Biden’s to-camera strategy
The contrast between where each of the two candidates kept their eyes was startling.
Trump, leaning on his podium, watched his prey, preparing to pounce at every opportunity.
Biden repeatedly turned to the camera to address the voters watching at home.
“You folks at home, how many of you got up this morning and had an empty chair at the table because someone died of COVID?” Biden asked at one point. Later, Biden said of Trump: “He doesn’t want to talk about what you need, you, the American people.”
Had Trump toned down the aggressive interruptions, perhaps some of Biden’s comments would stand out as more striking. The longtime senator who used to refer to even his harshest critics as his friend called a sitting president a “fool” and a “clown.”
At one point, faced with an endless Trump monologue, Biden shook his head: “Will you shut up, man.”
In the Democratic primary, comments like that would have earned Biden a swift backlash.
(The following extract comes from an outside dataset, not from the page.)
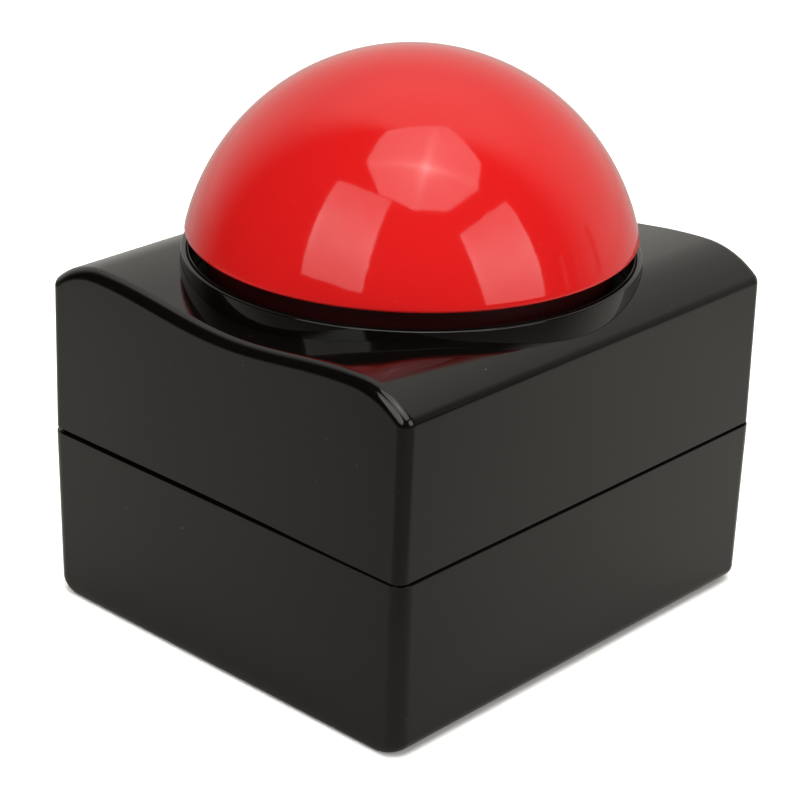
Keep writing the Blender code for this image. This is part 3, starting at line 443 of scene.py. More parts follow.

But against Trump, they seemed less surprising.
The debate is unlikely to change many minds
Tuesday’s tangle will shrink the pool of undecided voters, but not to a substantial degree.
In fact, it may have the rare consequence of shrinking the actual pool of voters overall — Republican pollster Frank Luntz, conducting a virtual focus group during the debate, said some of the undecided voters on his panel said they had decided not to vote.
“I’ve never seen a debate cause this reaction,” Luntz said on Twitter.
This late in an election cycle, debates have rarely moved the needle by substantial margins. Debate experts say most people tune in for the reinforcement they need to get excited about their chosen candidate, rather than to decide which candidate to chose in the first place.
“For all of its ugliness, nothing happened in the debate that changes the fundamentals of the race. Trump is behind and to beat Biden, he needs to land punches. He just didn’t do it,” said Doug Heye, a former top spokesman at the Republican National Committee who does not support Trump.
Even before Tuesday’s debate, polls show only a tiny sliver of Americans remain undecided about their choice. If Trump is skilled at anything, it is in crystalizing public opinion — few Americans feel anything other than total adoration or total revulsion toward the White House’s current occupant.
“For any of the few persuadable voters out there, if they managed to make it through the hour and 15 minutes of constant interruptions, they had to leave this event honestly not sure what to think,” said Michael Bitzer, a political scientist at Catawba College. “For the significant majority of Americans whose minds are already made up, I am doubtful anyone saw something that would have changed their minds.”
Will there be another debate?
The answer appears to be yes, though there was chatter at the debate’s conclusion that raised questions.
“We are going to the debates, guys. I don’t now how many different ways we can say it,” Biden’s deputy campaign manager, Kate Bedingfield, said on a call with reporters. “Yeah, we are committing to attending the debates.”
For months, the Trump campaign has raised questions about whether Biden would show up for any debates — despite the fact that Biden’s team said early, often and on the record that he would meet Trump on stage.
Instead, it always seemed more feasible that Trump would pull out of a debate. After all, of this year’s two nominees, Trump is the only one who has actually skipped a debate, to protest the moderators at a Republican primary skirmish back in 2015.
But in truth, neither candidate has the incentive to pull the plug on the two remaining debates, scheduled for Oct. 15 and Oct. 22.
Trump, who is clearly trailing in both national and battleground polls, needs to reframe the race to his favor, and time is running out. Biden, who has forcefully pushed back against Trump questioning his mental fortitude, would play into that conservative narrative if he did skip out.
The debates will go on. Whether America is ready for them or not.